A capacitor (A) of capacitance 4.0uF is charged to a potential difference of 20V. An uncharged capacior (B) is connected in parallel to capacitor A. What is:

(a) the initial energy stored on capacitor A

(b) the p.d. across A after B has been connected

(c) the final energy stored in A and B

## Homework Equations

## The Attempt at a Solution

Answers in back of my book are (a) 0.8mJ, (b) 14V (c) 0.53 mJ

I am ok with part (a) - I did E = 1/2 CV^2 = 0.8 mJ (milli Joules) as per the answer

(b) I really don't get this whole circuit problem. For one thing the answer to (b) must be wrong because if you use 14V you don't get answer (c) right. I got 13.3V for (b) which leads to the correct answer they give for (c).
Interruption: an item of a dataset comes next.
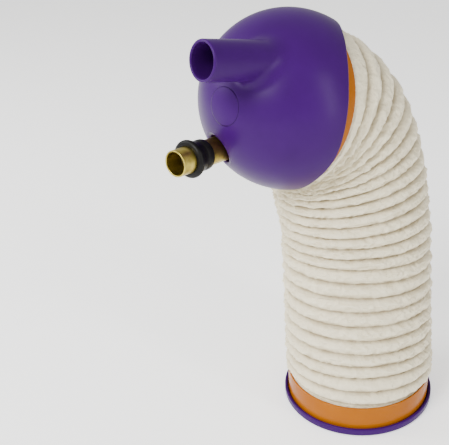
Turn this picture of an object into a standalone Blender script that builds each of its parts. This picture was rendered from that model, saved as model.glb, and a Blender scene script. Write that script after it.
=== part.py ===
# Collapsible bellows chamber: a short collar standing in a shallow base cap, a wire-ribbed
# film duct that stretches and bends, and a ball-shaped head with a neck and a socket that
# holds a brass tube in a rubber bung.  Metres, +Z up, origin at the centre of the base.
#
# Every moving piece is drawn upright, in the frame of the body it belongs to, and hangs on
# that body's empty.  The empties are set one on the next: folded flat, each stands one
# closed pitch above the last, and at rest each joint has stretched or bent from there.
import math

import bmesh
import bpy
from mathutils import Matrix, Vector

MM = 0.001
GAP = 0.3 * MM                 # clearance between pieces that touch
CLOSED_PITCH = 3.2 * MM        # two turns of the folded duct

# base
CAP_RADIUS = 55.0 * MM
CAP_LIP = 5.2 * MM
CAP_FLOOR = 2.6 * MM
CAP_WALL = 2.0 * MM
COLLAR_RADIUS = 52.3 * MM
COLLAR_WALL = 1.6 * MM
COLLAR_TOP = 21.6 * MM

# duct: two turns of the wire to a segment, from the base collar to the head ring
CREST_RADIUS = 51.2 * MM
VALLEY_RADIUS = 48.6 * MM
FILM = 0.6 * MM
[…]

The way we were shown these for parallel capacitors where you have one initially charged then add another is to work out the total voltage by dividing the total charge by the total capacitance. The total charge to start with is 8uC (micro coulombs) using Q = CV for the charged capacitor. This gives 13.3V. Since they are in parallel they both get 13.3V. But this is what I really don't get. It implies the 4uF capacitor is charged initally (i.e. there is no power source when B is added. therefore there are only 2 capacitors in the circuit and no power source so how can they be in parallel - surely it is just one loop (i.e. series)? Also the answer of both A and B getting 13.3V adds up to more than the 20V we had to start with. If we do use 13.3V for both capacitors you end up with the correct energy for part (c). But this energy is less than the energy we started with in part (a). Its so confusing, please help!

Thanks